Influence of multi-walled carbon nanotubes (MWCNTs) content on metal friction and wear in thermally cracked carbon black (CBp) formulation system during mixing

Abstract

As the essential mixing equipment, long hours of work can cause wear and tear on the end face of the compactor. The wear of the end faces leads to an increase in the gap between the chamber and the end faces, which leads to leakage, reduces the mixing effect, and ultimately affects the rubber properties. Therefore, it is necessary to study the end face metal wear during the mixing process. Thermally cracked carbon black, as recycled material for scrap rubber, can be used as a substitute for other carbon blacks in some fields, vastly reducing the production cost and promoting the reuse of scrap rubber. In this paper, thermally cracked carbon black (CBp) was mixed with multi-walled carbon nanotubes (MWCNTs) and added rubber by mechanical blending to obtain CBp/MWCNTs composites. The synergistic mechanism of CBp and MWCNTs was investigated to analyze the effect of CBp/MWCNTs ratios on the frictional wear of metal on the end face of the compactor.

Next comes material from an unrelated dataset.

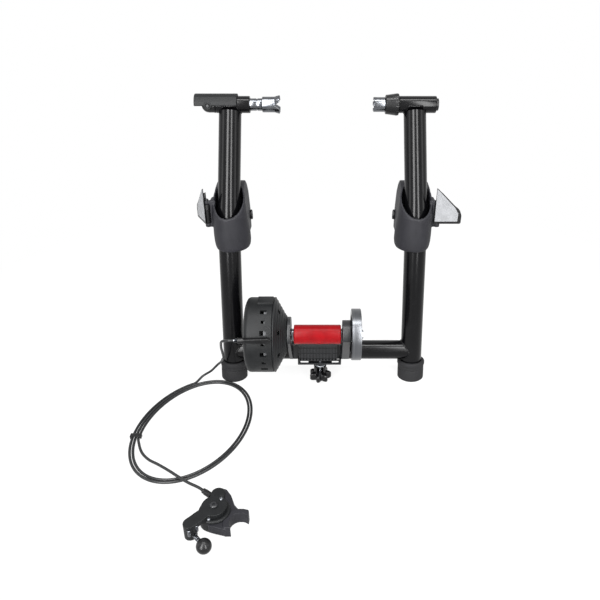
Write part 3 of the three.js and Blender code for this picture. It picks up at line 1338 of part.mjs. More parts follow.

The results showed that MWCNTs cooperated with CBp particles to form a three-dimensional “grape bunch” network structure. On the one hand, the three-dimensional “grape bunch” network structure can adsorb CBp particles to promote the dispersion of CBp particles. On the other hand, the three-dimensional “grape bunch” network structure can also hinder the overflow of aromatic oil and affect oil film formation. At the same time, the three-dimensional “grape bunch” network structure can also form a physical isolation layer between the rubber and the metal. This significantly influences the degree of CBp particle dispersion, friction coefficient, metal surface roughness, and metal wear. It seems that the synergistic effect between MWCNTs and CBp particles is maximized when the content of MWCNTs in CBp/MWCNTs composites is 4 phr, the area of CBp/MWCNTs three-dimensional mesh is maximized, the dispersion of CBp particles is the best, and the wear of CBp/MWCNTs composites on metal is the lowest.